#### Description of the task
Output the data exactly, with every line intact.

[BEGIN Data lines]

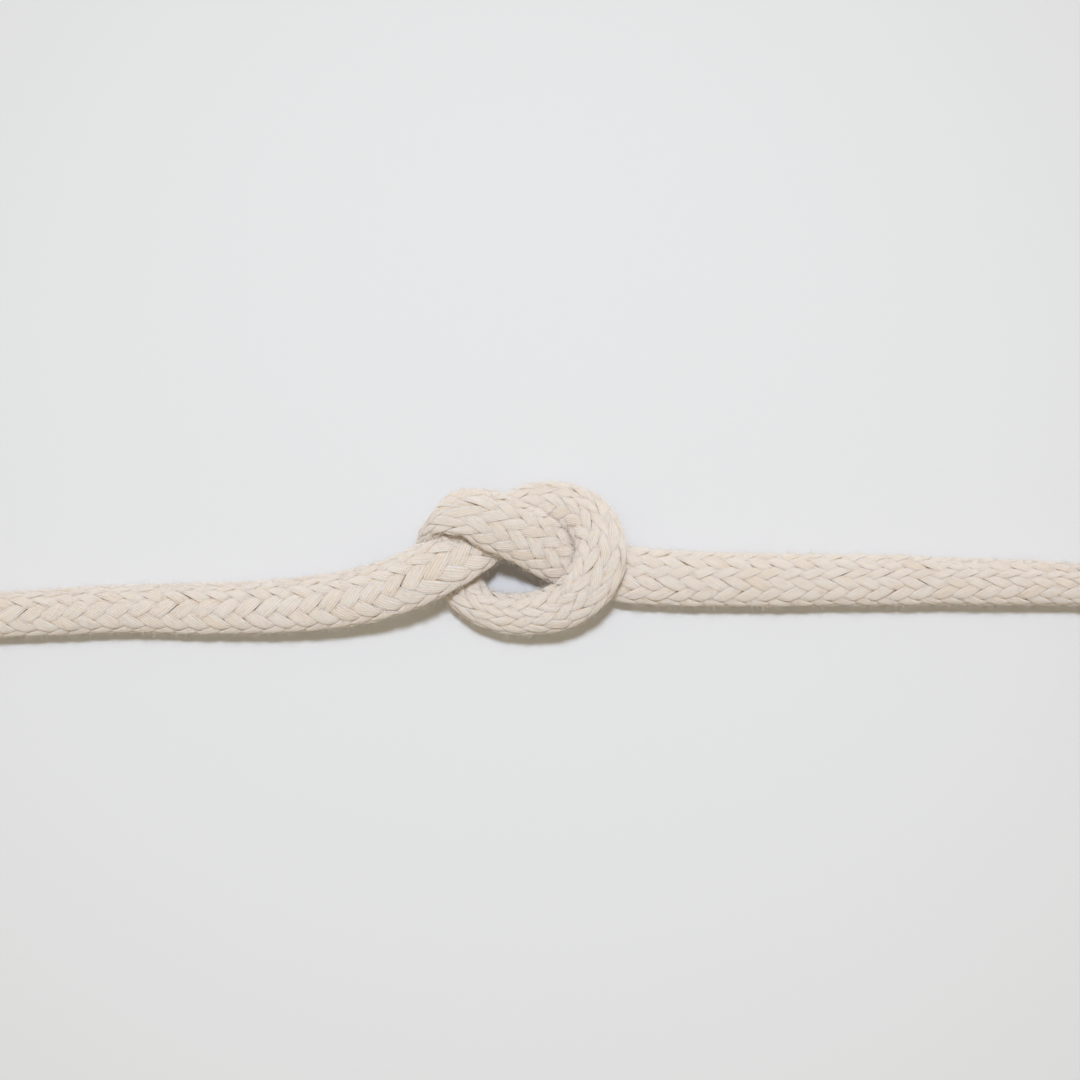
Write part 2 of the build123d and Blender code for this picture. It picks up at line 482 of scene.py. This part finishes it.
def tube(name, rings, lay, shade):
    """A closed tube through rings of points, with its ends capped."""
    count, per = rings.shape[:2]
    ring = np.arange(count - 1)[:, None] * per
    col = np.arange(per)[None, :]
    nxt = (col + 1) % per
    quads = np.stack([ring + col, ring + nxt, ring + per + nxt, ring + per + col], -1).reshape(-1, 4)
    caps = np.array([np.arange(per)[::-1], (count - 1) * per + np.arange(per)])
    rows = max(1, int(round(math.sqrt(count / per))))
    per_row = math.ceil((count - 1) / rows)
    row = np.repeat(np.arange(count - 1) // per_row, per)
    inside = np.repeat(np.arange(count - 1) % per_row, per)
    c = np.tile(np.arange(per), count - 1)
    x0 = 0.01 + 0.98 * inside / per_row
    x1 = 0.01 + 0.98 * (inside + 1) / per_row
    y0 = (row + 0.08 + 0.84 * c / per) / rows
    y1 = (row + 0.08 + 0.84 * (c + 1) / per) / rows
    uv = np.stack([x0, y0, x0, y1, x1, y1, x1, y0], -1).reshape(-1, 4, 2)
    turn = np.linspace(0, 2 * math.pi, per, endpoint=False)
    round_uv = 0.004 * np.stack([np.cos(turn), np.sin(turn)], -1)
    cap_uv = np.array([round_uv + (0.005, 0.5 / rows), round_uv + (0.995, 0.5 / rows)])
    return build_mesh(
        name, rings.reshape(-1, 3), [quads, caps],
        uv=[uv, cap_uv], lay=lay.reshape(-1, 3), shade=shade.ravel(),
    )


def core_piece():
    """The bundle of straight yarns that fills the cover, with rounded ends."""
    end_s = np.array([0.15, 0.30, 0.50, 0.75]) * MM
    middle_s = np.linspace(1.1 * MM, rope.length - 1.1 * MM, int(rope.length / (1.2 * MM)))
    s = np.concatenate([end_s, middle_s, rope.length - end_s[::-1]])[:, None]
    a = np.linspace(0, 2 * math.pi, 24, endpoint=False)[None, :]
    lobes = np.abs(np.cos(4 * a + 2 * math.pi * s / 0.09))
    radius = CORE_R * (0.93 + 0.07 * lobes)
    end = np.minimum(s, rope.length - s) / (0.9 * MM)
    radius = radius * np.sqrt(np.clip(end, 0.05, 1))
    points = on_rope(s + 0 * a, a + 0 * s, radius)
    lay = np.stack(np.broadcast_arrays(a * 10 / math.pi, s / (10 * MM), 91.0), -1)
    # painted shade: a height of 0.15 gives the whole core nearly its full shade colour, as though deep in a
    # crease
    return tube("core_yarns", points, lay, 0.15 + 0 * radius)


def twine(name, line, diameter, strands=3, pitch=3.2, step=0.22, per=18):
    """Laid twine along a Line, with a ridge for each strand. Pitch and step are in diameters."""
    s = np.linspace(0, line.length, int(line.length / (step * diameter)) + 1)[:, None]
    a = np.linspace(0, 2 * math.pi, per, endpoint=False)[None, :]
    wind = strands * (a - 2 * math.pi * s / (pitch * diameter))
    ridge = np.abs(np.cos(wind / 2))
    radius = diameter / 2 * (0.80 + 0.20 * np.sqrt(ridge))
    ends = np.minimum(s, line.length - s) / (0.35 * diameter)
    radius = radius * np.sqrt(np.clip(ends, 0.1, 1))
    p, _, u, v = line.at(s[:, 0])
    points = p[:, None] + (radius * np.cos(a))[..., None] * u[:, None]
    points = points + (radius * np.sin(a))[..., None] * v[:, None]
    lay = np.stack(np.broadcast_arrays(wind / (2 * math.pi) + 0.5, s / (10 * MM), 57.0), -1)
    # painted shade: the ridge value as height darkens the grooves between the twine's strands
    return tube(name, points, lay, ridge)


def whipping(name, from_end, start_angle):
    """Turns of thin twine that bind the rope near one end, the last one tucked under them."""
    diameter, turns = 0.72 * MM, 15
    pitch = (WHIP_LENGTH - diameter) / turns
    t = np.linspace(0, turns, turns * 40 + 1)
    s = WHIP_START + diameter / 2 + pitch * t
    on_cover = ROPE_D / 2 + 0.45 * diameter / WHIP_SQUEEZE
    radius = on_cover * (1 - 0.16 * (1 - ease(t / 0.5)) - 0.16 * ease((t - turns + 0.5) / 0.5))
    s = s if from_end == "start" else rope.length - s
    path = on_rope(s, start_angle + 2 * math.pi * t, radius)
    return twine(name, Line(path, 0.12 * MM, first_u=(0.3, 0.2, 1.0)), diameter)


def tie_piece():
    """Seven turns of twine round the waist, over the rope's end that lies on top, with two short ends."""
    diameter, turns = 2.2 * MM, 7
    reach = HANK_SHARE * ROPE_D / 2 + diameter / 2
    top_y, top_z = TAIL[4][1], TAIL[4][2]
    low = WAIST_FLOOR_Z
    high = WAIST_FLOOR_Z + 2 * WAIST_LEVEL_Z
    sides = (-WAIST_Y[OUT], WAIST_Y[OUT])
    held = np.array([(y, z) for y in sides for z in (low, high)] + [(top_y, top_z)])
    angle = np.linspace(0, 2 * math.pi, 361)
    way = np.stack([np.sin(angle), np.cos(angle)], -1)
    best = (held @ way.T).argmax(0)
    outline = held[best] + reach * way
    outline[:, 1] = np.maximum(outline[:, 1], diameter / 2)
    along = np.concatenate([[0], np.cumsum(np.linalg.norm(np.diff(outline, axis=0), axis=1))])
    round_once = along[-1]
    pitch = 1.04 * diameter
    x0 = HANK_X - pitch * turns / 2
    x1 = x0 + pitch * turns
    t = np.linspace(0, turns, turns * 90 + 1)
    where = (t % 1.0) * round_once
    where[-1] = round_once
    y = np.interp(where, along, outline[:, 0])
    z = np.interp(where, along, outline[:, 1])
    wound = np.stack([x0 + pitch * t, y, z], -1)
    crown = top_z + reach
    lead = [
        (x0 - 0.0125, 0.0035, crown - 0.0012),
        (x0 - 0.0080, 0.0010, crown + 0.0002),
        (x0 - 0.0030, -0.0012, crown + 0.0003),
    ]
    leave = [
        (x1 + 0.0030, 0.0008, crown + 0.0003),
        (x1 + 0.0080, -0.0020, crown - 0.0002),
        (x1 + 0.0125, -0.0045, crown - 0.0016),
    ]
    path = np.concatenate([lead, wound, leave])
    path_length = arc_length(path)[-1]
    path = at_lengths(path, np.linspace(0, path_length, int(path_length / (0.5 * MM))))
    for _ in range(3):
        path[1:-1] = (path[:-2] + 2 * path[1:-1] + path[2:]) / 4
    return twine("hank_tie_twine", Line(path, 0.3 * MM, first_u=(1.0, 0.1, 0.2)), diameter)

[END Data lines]

#### Result for this exercise
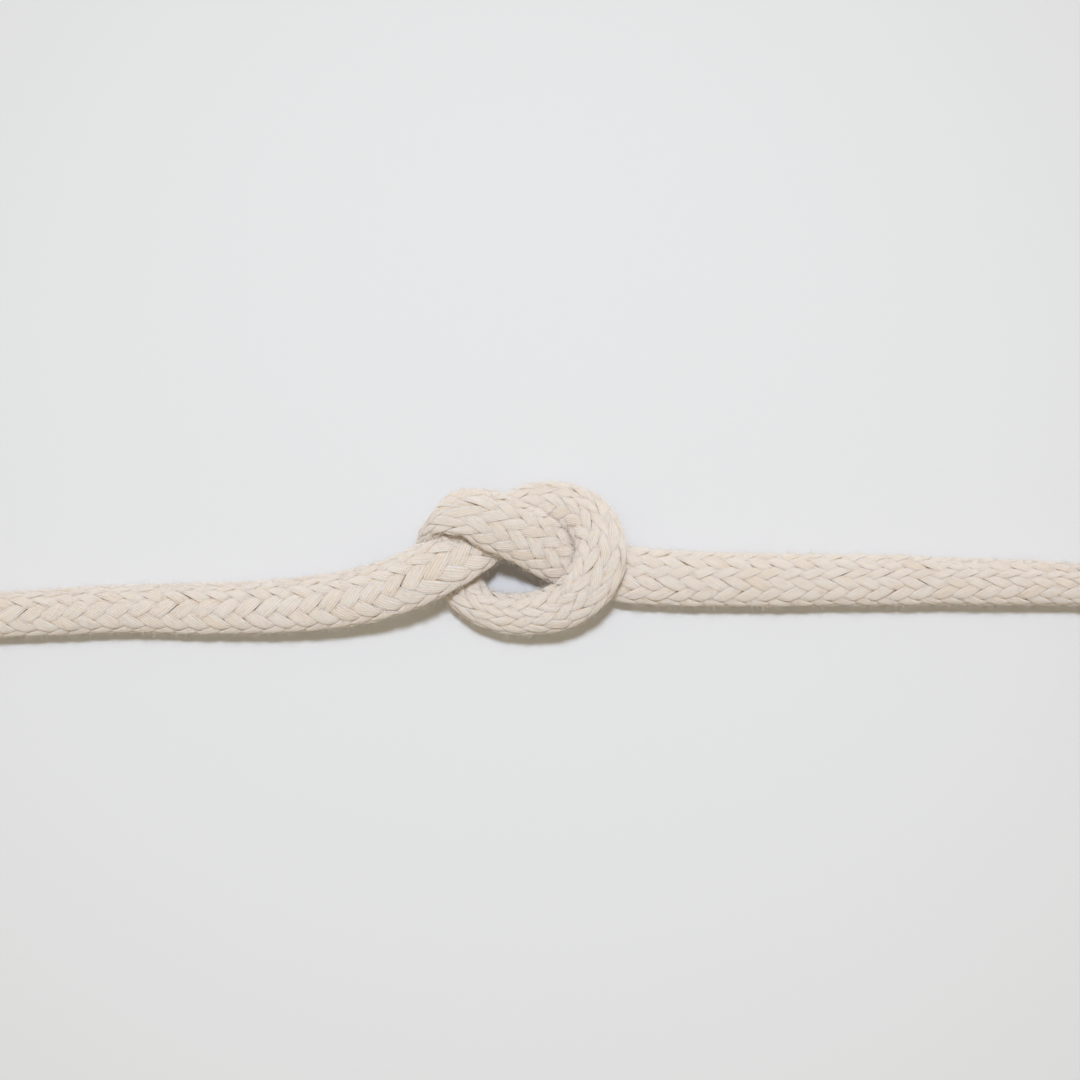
Write part 2 of the build123d and Blender code for this picture. It picks up at line 482 of scene.py. This part finishes it.
def tube(name, rings, lay, shade):
    """A closed tube through rings of points, with its ends capped."""
    count, per = rings.shape[:2]
    ring = np.arange(count - 1)[:, None] * per
    col = np.arange(per)[None, :]
    nxt = (col + 1) % per
    quads = np.stack([ring + col, ring + nxt, ring + per + nxt, ring + per + col], -1).reshape(-1, 4)
    caps = np.array([np.arange(per)[::-1], (count - 1) * per + np.arange(per)])
    rows = max(1, int(round(math.sqrt(count / per))))
    per_row = math.ceil((count - 1) / rows)
    row = np.repeat(np.arange(count - 1) // per_row, per)
    inside = np.repeat(np.arange(count - 1) % per_row, per)
    c = np.tile(np.arange(per), count - 1)
    x0 = 0.01 + 0.98 * inside / per_row
    x1 = 0.01 + 0.98 * (inside + 1) / per_row
    y0 = (row + 0.08 + 0.84 * c / per) / rows
    y1 = (row + 0.08 + 0.84 * (c + 1) / per) / rows
    uv = np.stack([x0, y0, x0, y1, x1, y1, x1, y0], -1).reshape(-1, 4, 2)
    turn = np.linspace(0, 2 * math.pi, per, endpoint=False)
    round_uv = 0.004 * np.stack([np.cos(turn), np.sin(turn)], -1)
    cap_uv = np.array([round_uv + (0.005, 0.5 / rows), round_uv + (0.995, 0.5 / rows)])
    return build_mesh(
        name, rings.reshape(-1, 3), [quads, caps],
        uv=[uv, cap_uv], lay=lay.reshape(-1, 3), shade=shade.ravel(),
    )


def core_piece():
    """The bundle of straight yarns that fills the cover, with rounded ends."""
    end_s = np.array([0.15, 0.30, 0.50, 0.75]) * MM
    middle_s = np.linspace(1.1 * MM, rope.length - 1.1 * MM, int(rope.length / (1.2 * MM)))
    s = np.concatenate([end_s, middle_s, rope.length - end_s[::-1]])[:, None]
    a = np.linspace(0, 2 * math.pi, 24, endpoint=False)[None, :]
    lobes = np.abs(np.cos(4 * a + 2 * math.pi * s / 0.09))
    radius = CORE_R * (0.93 + 0.07 * lobes)
    end = np.minimum(s, rope.length - s) / (0.9 * MM)
    radius = radius * np.sqrt(np.clip(end, 0.05, 1))
    points = on_rope(s + 0 * a, a + 0 * s, radius)
    lay = np.stack(np.broadcast_arrays(a * 10 / math.pi, s / (10 * MM), 91.0), -1)
    # painted shade: a height of 0.15 gives the whole core nearly its full shade colour, as though deep in a
    # crease
    return tube("core_yarns", points, lay, 0.15 + 0 * radius)


def twine(name, line, diameter, strands=3, pitch=3.2, step=0.22, per=18):
    """Laid twine along a Line, with a ridge for each strand. Pitch and step are in diameters."""
    s = np.linspace(0, line.length, int(line.length / (step * diameter)) + 1)[:, None]
    a = np.linspace(0, 2 * math.pi, per, endpoint=False)[None, :]
    wind = strands * (a - 2 * math.pi * s / (pitch * diameter))
    ridge = np.abs(np.cos(wind / 2))
    radius = diameter / 2 * (0.80 + 0.20 * np.sqrt(ridge))
    ends = np.minimum(s, line.length - s) / (0.35 * diameter)
    radius = radius * np.sqrt(np.clip(ends, 0.1, 1))
    p, _, u, v = line.at(s[:, 0])
    points = p[:, None] + (radius * np.cos(a))[..., None] * u[:, None]
    points = points + (radius * np.sin(a))[..., None] * v[:, None]
    lay = np.stack(np.broadcast_arrays(wind / (2 * math.pi) + 0.5, s / (10 * MM), 57.0), -1)
    # painted shade: the ridge value as height darkens the grooves between the twine's strands
    return tube(name, points, lay, ridge)


def whipping(name, from_end, start_angle):
    """Turns of thin twine that bind the rope near one end, the last one tucked under them."""
    diameter, turns = 0.72 * MM, 15
    pitch = (WHIP_LENGTH - diameter) / turns
    t = np.linspace(0, turns, turns * 40 + 1)
    s = WHIP_START + diameter / 2 + pitch * t
    on_cover = ROPE_D / 2 + 0.45 * diameter / WHIP_SQUEEZE
    radius = on_cover * (1 - 0.16 * (1 - ease(t / 0.5)) - 0.16 * ease((t - turns + 0.5) / 0.5))
    s = s if from_end == "start" else rope.length - s
    path = on_rope(s, start_angle + 2 * math.pi * t, radius)
    return twine(name, Line(path, 0.12 * MM, first_u=(0.3, 0.2, 1.0)), diameter)


def tie_piece():
    """Seven turns of twine round the waist, over the rope's end that lies on top, with two short ends."""
    diameter, turns = 2.2 * MM, 7
    reach = HANK_SHARE * ROPE_D / 2 + diameter / 2
    top_y, top_z = TAIL[4][1], TAIL[4][2]
    low = WAIST_FLOOR_Z
    high = WAIST_FLOOR_Z + 2 * WAIST_LEVEL_Z
    sides = (-WAIST_Y[OUT], WAIST_Y[OUT])
    held = np.array([(y, z) for y in sides for z in (low, high)] + [(top_y, top_z)])
    angle = np.linspace(0, 2 * math.pi, 361)
    way = np.stack([np.sin(angle), np.cos(angle)], -1)
    best = (held @ way.T).argmax(0)
    outline = held[best] + reach * way
    outline[:, 1] = np.maximum(outline[:, 1], diameter / 2)
    along = np.concatenate([[0], np.cumsum(np.linalg.norm(np.diff(outline, axis=0), axis=1))])
    round_once = along[-1]
    pitch = 1.04 * diameter
    x0 = HANK_X - pitch * turns / 2
    x1 = x0 + pitch * turns
    t = np.linspace(0, turns, turns * 90 + 1)
    where = (t % 1.0) * round_once
    where[-1] = round_once
    y = np.interp(where, along, outline[:, 0])
    z = np.interp(where, along, outline[:, 1])
    wound = np.stack([x0 + pitch * t, y, z], -1)
    crown = top_z + reach
    lead = [
        (x0 - 0.0125, 0.0035, crown - 0.0012),
        (x0 - 0.0080, 0.0010, crown + 0.0002),
        (x0 - 0.0030, -0.0012, crown + 0.0003),
    ]
    leave = [
        (x1 + 0.0030, 0.0008, crown + 0.0003),
        (x1 + 0.0080, -0.0020, crown - 0.0002),
        (x1 + 0.0125, -0.0045, crown - 0.0016),
    ]
    path = np.concatenate([lead, wound, leave])
    path_length = arc_length(path)[-1]
    path = at_lengths(path, np.linspace(0, path_length, int(path_length / (0.5 * MM))))
    for _ in range(3):
        path[1:-1] = (path[:-2] + 2 * path[1:-1] + path[2:]) / 4
    return twine("hank_tie_twine", Line(path, 0.3 * MM, first_u=(1.0, 0.1, 0.2)), diameter)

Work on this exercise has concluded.